Há muitas gotas de sangue nas páginas de dois dos melhores livros brasileiros do ano. Os crimes são de autoria de Edyr Augusto e Marcos Peres, escritores fora dos grandes centros do país, ainda pouco conhecidos, mas com munição de sobra para conquistar os leitores.
Edyr, 61, nasceu e vive em Belém (PA). Peres, 30, nunca se ausentou por muito tempo de sua Maringá (PR) natal.
Três décadas e quase 3.000 quilômetros separam os dois. O gosto por empilhar cadáveres em suas histórias os une.
Edyr lança "Pssica" (Boitempo). Peres, "Que Fim Levou Juliana Klein?" (Record). Romances policiais de linhagens diferentes –o primeiro, o mundo cão de Rubem Fonseca; o segundo, o noir filosófico de Jorge Luis Borges e Umberto Eco–, mas narrados com evidente talento.
| Danilo Verpa/Folhapress | |
|
O escritor paraense Edyr Augusto lança o romance 'Pssica' |
"Pssica" é um livro fininho, de 96 páginas. Pode ser lido em uma sentada. Mas é preciso um fôlego longo para atravessar algumas partes.
O título já dá um bom indício do que se pode esperar do livro –pssica, na gíria paraense, significa azar, maldição. A trama de ritmo frenético retrata rapto de mulheres, estupros, tráfico de drogas, prostituição infantil, corrupção e muitas outras mazelas.
Não há travessão para demarcar os diálogos, nem descrições de cenários ou da psicologia dos personagens. O livro engatilha uma ação na outra e dispara com urgência.
Por isso é um tanto curioso encontrar Edyr Augusto pela primeira vez. O escritor de cabelos grisalhos tem fala suave, nada afobada, e olhar sereno. Aparenta ser um homem tranquilo, bonachão, livre de qualquer forma de pssica.
Quando alguém comenta alguma passagem mais chocante de seu livro, como um assalto crudelíssimo em uma embarcação, ele parece ouvir com espanto, como se não tivesse criado tudo aquilo. "É doido, né?", diz, antes de soltar uma risadinha.
A ficha corrida de Edyr, porém, não engana. Antes de "Pssica" foram outros quatro romances: "Os Éguas" (1998), "Moscow" (2001), "Casa de Caba" (2004) e "Selva Concreta" (2014). Todos são thrillers urbanos mergulhados no caos, na miséria social e na violência sem limite.
"Apesar dos temas pesados, me divirto muito enquanto escrevo. É o momento em que sou a pessoa mais feliz do mundo", conta durante passagem por São Paulo, em livraria da zona oeste da cidade.

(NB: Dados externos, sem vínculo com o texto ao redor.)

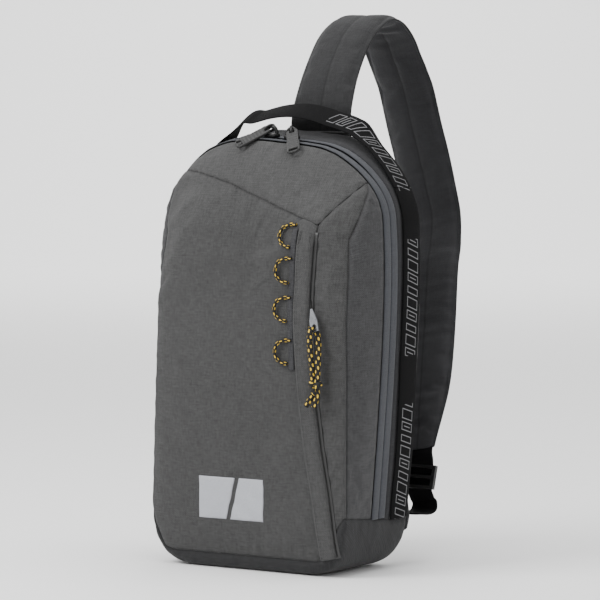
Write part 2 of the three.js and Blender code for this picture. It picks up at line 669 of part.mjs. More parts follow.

"Para mim é sempre uma surpresa. Eu não planejo a trama, não sei o que vai acontecer. Vou descobrindo ao longo do caminho. É quase uma aventura conjunta com os personagens", completa.
Edyr é filho e neto de uma família de jornalistas. Já trabalhou como radialista, redator publicitário, autor de jingles. Também foi professor de jornalismo, mas desistiu porque se achava mais empolgado do que os alunos.
Atribui a essas experiências o desenvolvimento de seu estilo ágil, de diálogos enxutos. "Eu não suporto ficar descrevendo as coisas. Vou direto aos fatos. Dou alguns indícios e o leitor vai completando com sua própria emoção."
Edyr é hoje dono de uma emissora de rádio e colunista do jornal "Diário do Pará".
Também escreve e dirige peças de teatro há 20 anos para o grupo Cuíra. Numa das montagens mais famosas, "Laquê", metade do elenco era formado por prostitutas que circulavam em torno da sede da companhia.
"Moro no centro da cidade. Sou cercado por craqueiros, engraxates, prostitutas, mendigos. Vou andando, falando e ouvindo essas pessoas todas. Tudo isso me inspira, me enriquece. Belém é meu cenário, é tudo o que eu tenho, é meu universo", conta.
Edyr vem expandindo seu universo para outros universos. Na França, colhe sucesso de público e crítico. "Os Éguas", lá traduzido como "Belém", ganhou o prêmio Caméléon, em Lyon, neste ano. Ele esteve há pouco em um festival francês de literatura policial e teve dias de ídolo pop, com entrevistas para rádios e TV. Situação bem diversa da que ocorre por aqui.
"No Brasil você entra numa livraria e nunca vê um livro de um autor paraense à mostra. Precisamos nos tornar visíveis para os leitores."